## Recorded information
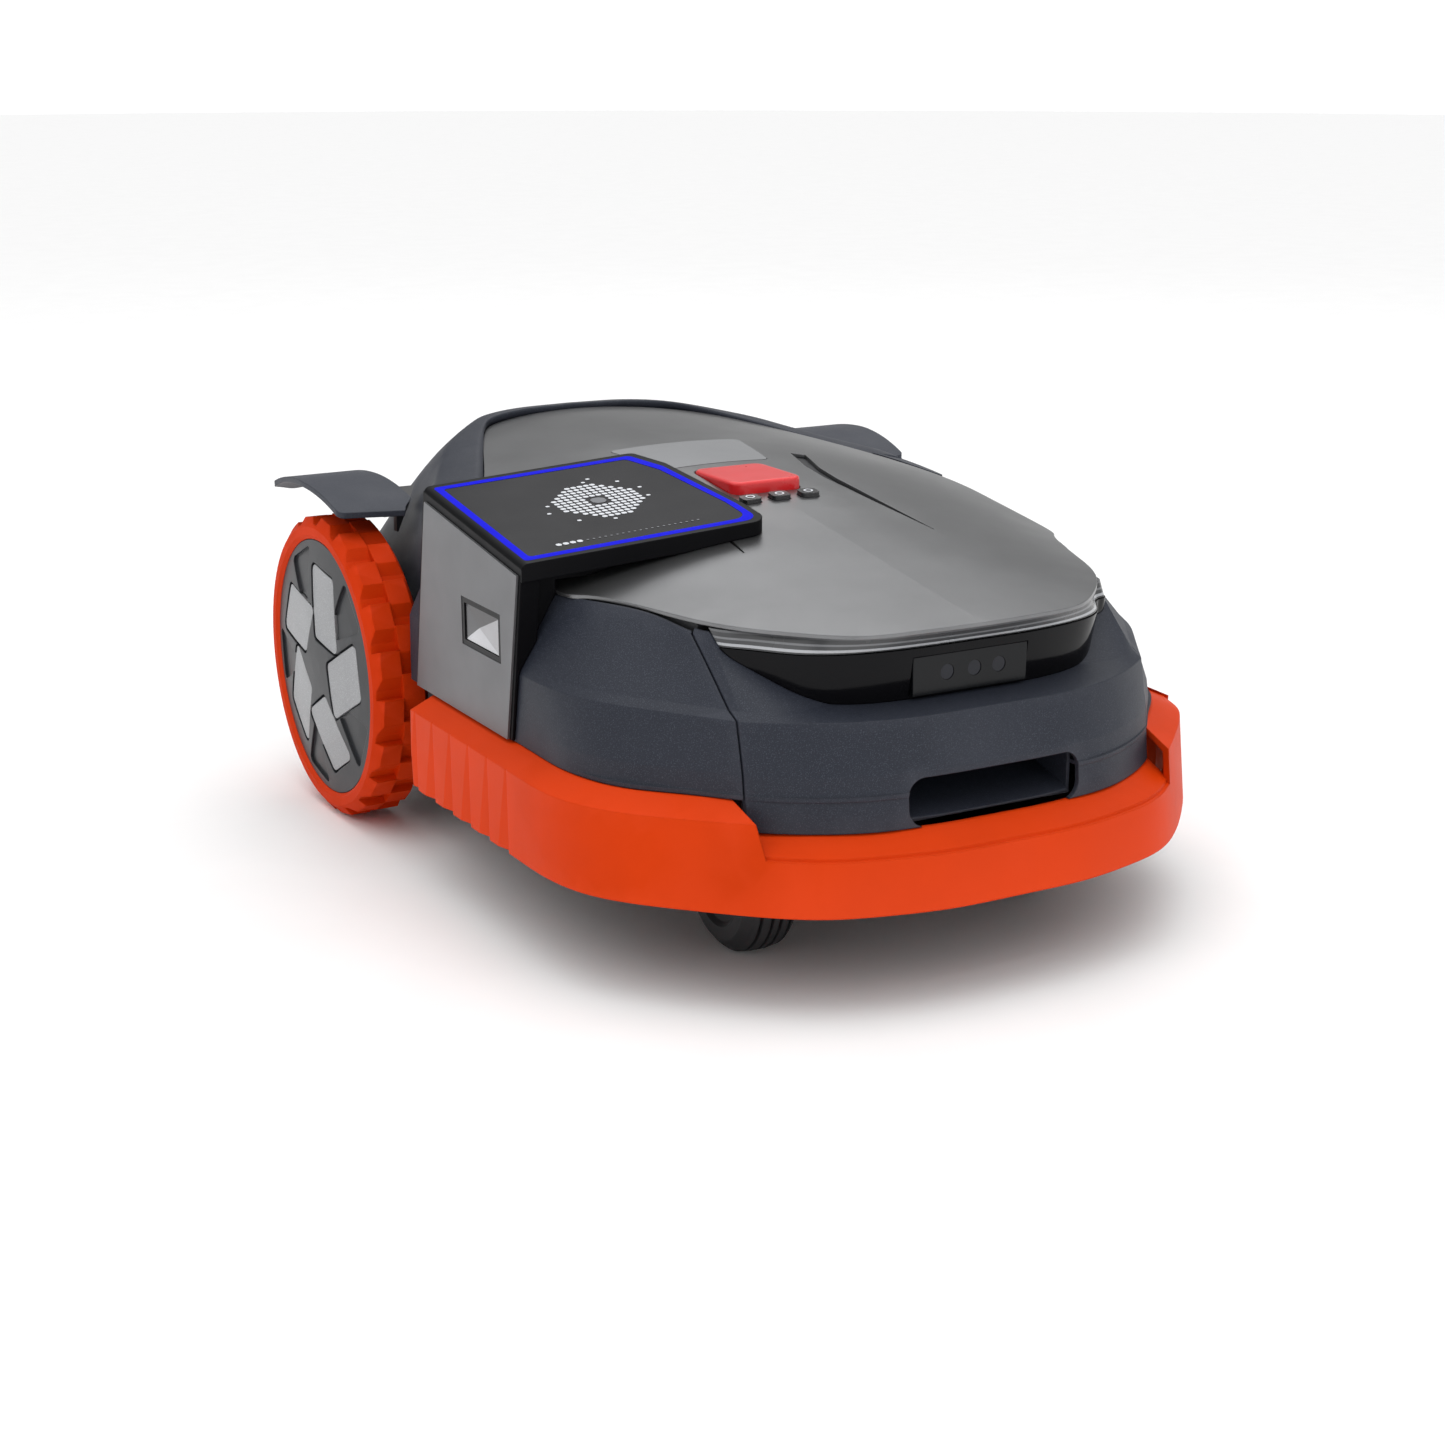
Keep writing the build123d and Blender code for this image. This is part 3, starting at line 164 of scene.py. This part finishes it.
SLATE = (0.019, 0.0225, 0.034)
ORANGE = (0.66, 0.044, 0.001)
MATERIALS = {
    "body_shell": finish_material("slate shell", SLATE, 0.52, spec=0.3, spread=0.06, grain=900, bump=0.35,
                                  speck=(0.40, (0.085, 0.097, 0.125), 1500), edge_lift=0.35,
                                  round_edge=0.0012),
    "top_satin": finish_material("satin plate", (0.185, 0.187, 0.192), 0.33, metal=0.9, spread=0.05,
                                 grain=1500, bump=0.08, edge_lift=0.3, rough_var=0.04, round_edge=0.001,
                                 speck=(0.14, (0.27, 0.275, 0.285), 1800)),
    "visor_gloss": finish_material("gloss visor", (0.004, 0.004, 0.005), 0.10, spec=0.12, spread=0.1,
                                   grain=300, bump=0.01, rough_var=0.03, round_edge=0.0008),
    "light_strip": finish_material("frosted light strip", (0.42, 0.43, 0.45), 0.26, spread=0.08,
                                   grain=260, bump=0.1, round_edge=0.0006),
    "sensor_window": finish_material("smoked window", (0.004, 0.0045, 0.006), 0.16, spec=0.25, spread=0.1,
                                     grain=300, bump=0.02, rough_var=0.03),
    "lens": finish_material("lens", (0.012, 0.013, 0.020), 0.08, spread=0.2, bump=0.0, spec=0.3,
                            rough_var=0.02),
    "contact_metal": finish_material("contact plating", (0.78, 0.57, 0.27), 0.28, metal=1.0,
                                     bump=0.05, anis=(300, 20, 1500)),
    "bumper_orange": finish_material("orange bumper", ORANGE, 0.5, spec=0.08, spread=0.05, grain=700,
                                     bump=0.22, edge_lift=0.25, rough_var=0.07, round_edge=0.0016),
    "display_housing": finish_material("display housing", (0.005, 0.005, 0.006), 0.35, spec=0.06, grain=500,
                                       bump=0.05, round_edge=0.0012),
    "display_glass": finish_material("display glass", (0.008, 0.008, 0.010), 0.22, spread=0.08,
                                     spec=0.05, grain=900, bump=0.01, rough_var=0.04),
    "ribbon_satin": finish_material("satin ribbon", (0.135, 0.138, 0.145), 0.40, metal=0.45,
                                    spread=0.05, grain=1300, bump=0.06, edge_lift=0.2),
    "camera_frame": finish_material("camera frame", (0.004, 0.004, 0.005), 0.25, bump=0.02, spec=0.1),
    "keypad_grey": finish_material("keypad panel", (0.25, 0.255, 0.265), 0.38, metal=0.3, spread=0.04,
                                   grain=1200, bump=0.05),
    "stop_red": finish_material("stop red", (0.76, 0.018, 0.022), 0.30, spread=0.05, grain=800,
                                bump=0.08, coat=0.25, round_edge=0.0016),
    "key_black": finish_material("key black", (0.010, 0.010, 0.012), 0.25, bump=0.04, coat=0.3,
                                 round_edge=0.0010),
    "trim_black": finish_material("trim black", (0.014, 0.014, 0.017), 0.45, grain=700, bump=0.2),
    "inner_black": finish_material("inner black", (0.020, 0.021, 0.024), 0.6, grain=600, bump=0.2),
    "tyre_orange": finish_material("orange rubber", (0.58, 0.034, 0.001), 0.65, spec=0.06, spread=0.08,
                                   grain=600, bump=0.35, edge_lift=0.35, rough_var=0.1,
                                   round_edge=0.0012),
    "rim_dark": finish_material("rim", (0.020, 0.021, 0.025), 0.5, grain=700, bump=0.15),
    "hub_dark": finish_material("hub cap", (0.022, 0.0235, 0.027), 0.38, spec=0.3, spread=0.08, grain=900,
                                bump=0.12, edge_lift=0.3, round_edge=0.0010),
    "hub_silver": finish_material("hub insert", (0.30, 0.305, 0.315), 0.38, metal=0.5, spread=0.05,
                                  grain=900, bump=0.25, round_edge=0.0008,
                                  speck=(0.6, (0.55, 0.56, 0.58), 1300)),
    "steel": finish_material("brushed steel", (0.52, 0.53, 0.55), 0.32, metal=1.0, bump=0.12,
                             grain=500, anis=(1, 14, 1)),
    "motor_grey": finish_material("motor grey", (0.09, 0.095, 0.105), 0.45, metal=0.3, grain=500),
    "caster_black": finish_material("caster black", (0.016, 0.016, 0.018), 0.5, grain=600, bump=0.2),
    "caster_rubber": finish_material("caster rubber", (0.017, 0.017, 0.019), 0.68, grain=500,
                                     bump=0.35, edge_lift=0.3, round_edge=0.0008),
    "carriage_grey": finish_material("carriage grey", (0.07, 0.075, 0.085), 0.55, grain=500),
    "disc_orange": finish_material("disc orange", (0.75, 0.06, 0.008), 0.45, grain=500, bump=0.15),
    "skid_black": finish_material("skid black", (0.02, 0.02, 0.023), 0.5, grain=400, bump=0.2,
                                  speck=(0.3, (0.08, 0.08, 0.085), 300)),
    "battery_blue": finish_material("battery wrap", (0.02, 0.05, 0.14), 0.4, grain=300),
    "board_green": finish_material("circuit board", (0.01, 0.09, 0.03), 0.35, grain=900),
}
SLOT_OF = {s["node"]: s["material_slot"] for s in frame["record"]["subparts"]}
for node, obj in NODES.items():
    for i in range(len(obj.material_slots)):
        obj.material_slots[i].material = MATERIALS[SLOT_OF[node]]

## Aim
Write the data back out verbatim.

## Exercise response
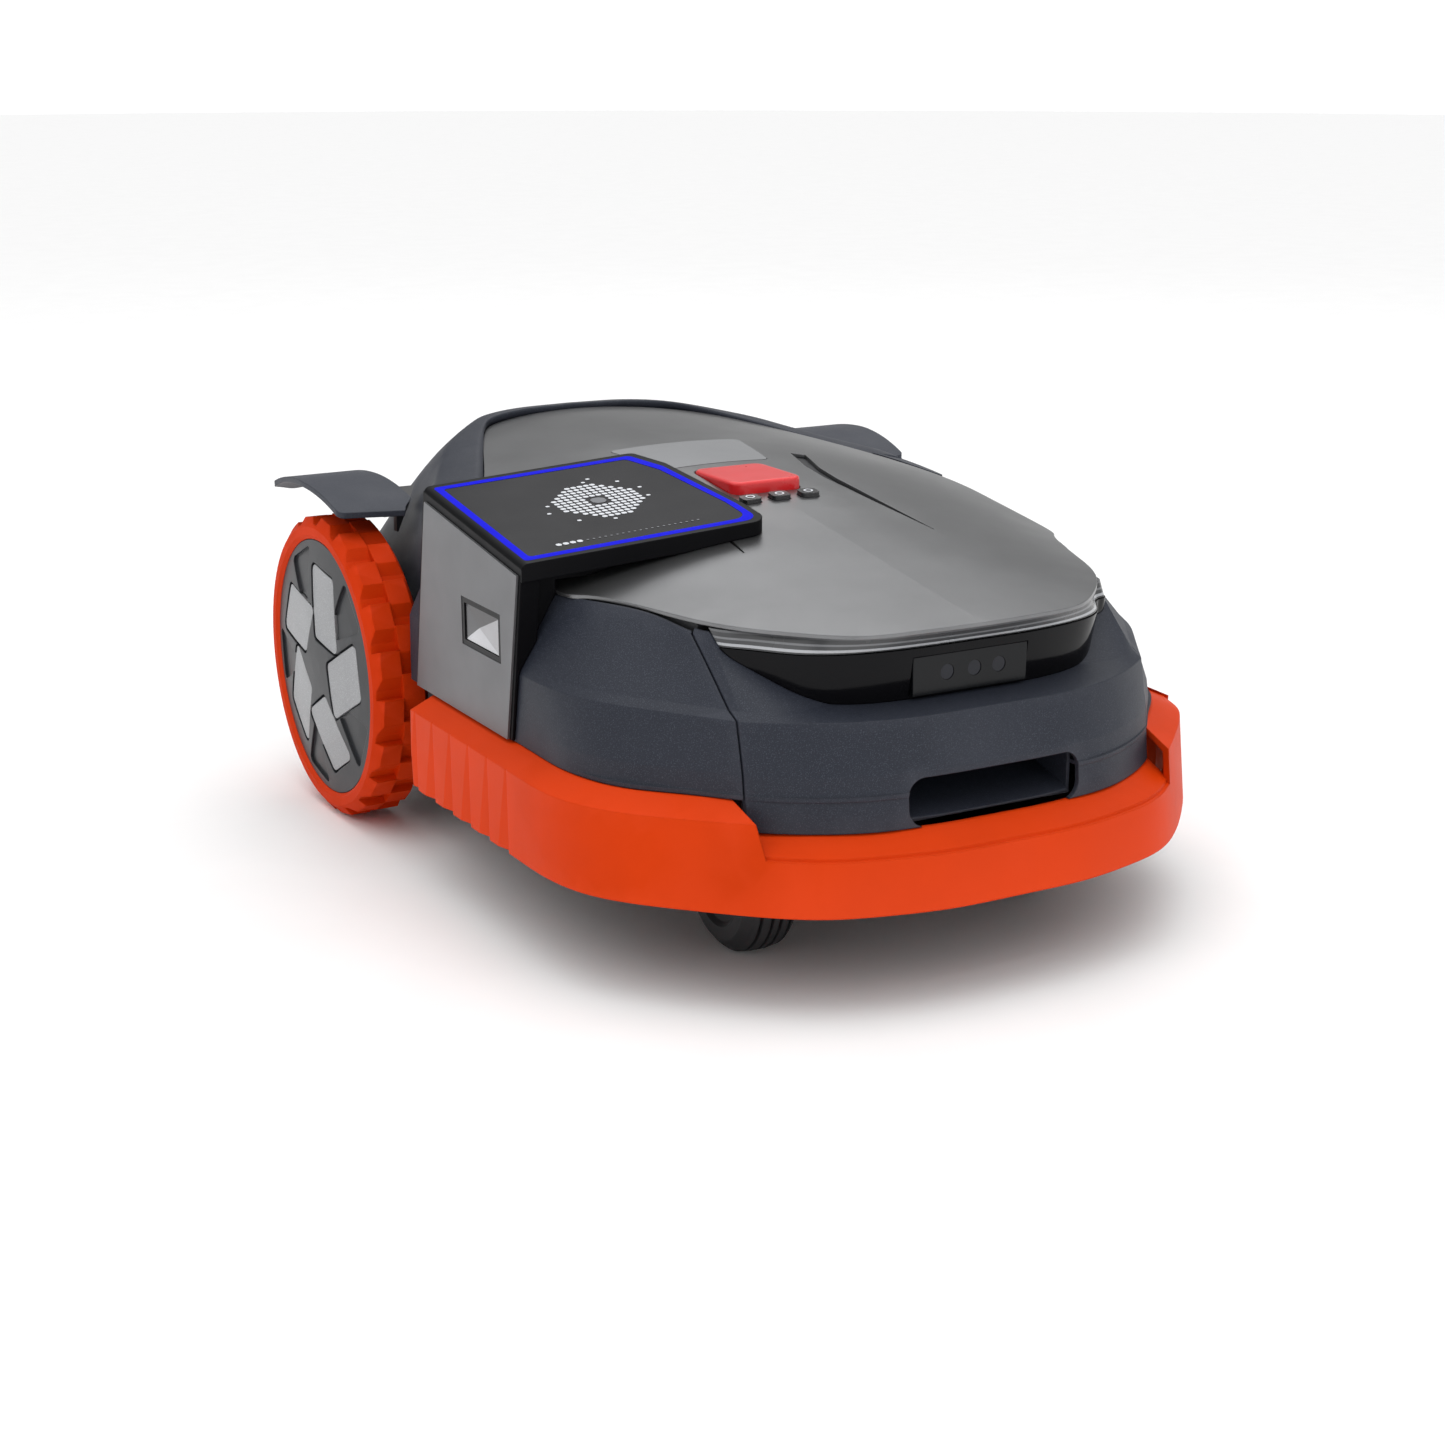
Keep writing the build123d and Blender code for this image. This is part 3, starting at line 164 of scene.py. This part finishes it.
SLATE = (0.019, 0.0225, 0.034)
ORANGE = (0.66, 0.044, 0.001)
MATERIALS = {
    "body_shell": finish_material("slate shell", SLATE, 0.52, spec=0.3, spread=0.06, grain=900, bump=0.35,
                                  speck=(0.40, (0.085, 0.097, 0.125), 1500), edge_lift=0.35,
                                  round_edge=0.0012),
    "top_satin": finish_material("satin plate", (0.185, 0.187, 0.192), 0.33, metal=0.9, spread=0.05,
                                 grain=1500, bump=0.08, edge_lift=0.3, rough_var=0.04, round_edge=0.001,
                                 speck=(0.14, (0.27, 0.275, 0.285), 1800)),
    "visor_gloss": finish_material("gloss visor", (0.004, 0.004, 0.005), 0.10, spec=0.12, spread=0.1,
                                   grain=300, bump=0.01, rough_var=0.03, round_edge=0.0008),
    "light_strip": finish_material("frosted light strip", (0.42, 0.43, 0.45), 0.26, spread=0.08,
                                   grain=260, bump=0.1, round_edge=0.0006),
    "sensor_window": finish_material("smoked window", (0.004, 0.0045, 0.006), 0.16, spec=0.25, spread=0.1,
                                     grain=300, bump=0.02, rough_var=0.03),
    "lens": finish_material("lens", (0.012, 0.013, 0.020), 0.08, spread=0.2, bump=0.0, spec=0.3,
                            rough_var=0.02),
    "contact_metal": finish_material("contact plating", (0.78, 0.57, 0.27), 0.28, metal=1.0,
                                     bump=0.05, anis=(300, 20, 1500)),
    "bumper_orange": finish_material("orange bumper", ORANGE, 0.5, spec=0.08, spread=0.05, grain=700,
                                     bump=0.22, edge_lift=0.25, rough_var=0.07, round_edge=0.0016),
    "display_housing": finish_material("display housing", (0.005, 0.005, 0.006), 0.35, spec=0.06, grain=500,
                                       bump=0.05, round_edge=0.0012),
    "display_glass": finish_material("display glass", (0.008, 0.008, 0.010), 0.22, spread=0.08,
                                     spec=0.05, grain=900, bump=0.01, rough_var=0.04),
    "ribbon_satin": finish_material("satin ribbon", (0.135, 0.138, 0.145), 0.40, metal=0.45,
                                    spread=0.05, grain=1300, bump=0.06, edge_lift=0.2),
    "camera_frame": finish_material("camera frame", (0.004, 0.004, 0.005), 0.25, bump=0.02, spec=0.1),
    "keypad_grey": finish_material("keypad panel", (0.25, 0.255, 0.265), 0.38, metal=0.3, spread=0.04,
                                   grain=1200, bump=0.05),
    "stop_red": finish_material("stop red", (0.76, 0.018, 0.022), 0.30, spread=0.05, grain=800,
                                bump=0.08, coat=0.25, round_edge=0.0016),
    "key_black": finish_material("key black", (0.010, 0.010, 0.012), 0.25, bump=0.04, coat=0.3,
                                 round_edge=0.0010),
    "trim_black": finish_material("trim black", (0.014, 0.014, 0.017), 0.45, grain=700, bump=0.2),
    "inner_black": finish_material("inner black", (0.020, 0.021, 0.024), 0.6, grain=600, bump=0.2),
    "tyre_orange": finish_material("orange rubber", (0.58, 0.034, 0.001), 0.65, spec=0.06, spread=0.08,
                                   grain=600, bump=0.35, edge_lift=0.35, rough_var=0.1,
                                   round_edge=0.0012),
    "rim_dark": finish_material("rim", (0.020, 0.021, 0.025), 0.5, grain=700, bump=0.15),
    "hub_dark": finish_material("hub cap", (0.022, 0.0235, 0.027), 0.38, spec=0.3, spread=0.08, grain=900,
                                bump=0.12, edge_lift=0.3, round_edge=0.0010),
    "hub_silver": finish_material("hub insert", (0.30, 0.305, 0.315), 0.38, metal=0.5, spread=0.05,
                                  grain=900, bump=0.25, round_edge=0.0008,
                                  speck=(0.6, (0.55, 0.56, 0.58), 1300)),
    "steel": finish_material("brushed steel", (0.52, 0.53, 0.55), 0.32, metal=1.0, bump=0.12,
                             grain=500, anis=(1, 14, 1)),
    "motor_grey": finish_material("motor grey", (0.09, 0.095, 0.105), 0.45, metal=0.3, grain=500),
    "caster_black": finish_material("caster black", (0.016, 0.016, 0.018), 0.5, grain=600, bump=0.2),
    "caster_rubber": finish_material("caster rubber", (0.017, 0.017, 0.019), 0.68, grain=500,
                                     bump=0.35, edge_lift=0.3, round_edge=0.0008),
    "carriage_grey": finish_material("carriage grey", (0.07, 0.075, 0.085), 0.55, grain=500),
    "disc_orange": finish_material("disc orange", (0.75, 0.06, 0.008), 0.45, grain=500, bump=0.15),
    "skid_black": finish_material("skid black", (0.02, 0.02, 0.023), 0.5, grain=400, bump=0.2,
                                  speck=(0.3, (0.08, 0.08, 0.085), 300)),
    "battery_blue": finish_material("battery wrap", (0.02, 0.05, 0.14), 0.4, grain=300),
    "board_green": finish_material("circuit board", (0.01, 0.09, 0.03), 0.35, grain=900),
}
SLOT_OF = {s["node"]: s["material_slot"] for s in frame["record"]["subparts"]}
for node, obj in NODES.items():
    for i in range(len(obj.material_slots)):
        obj.material_slots[i].material = MATERIALS[SLOT_OF[node]]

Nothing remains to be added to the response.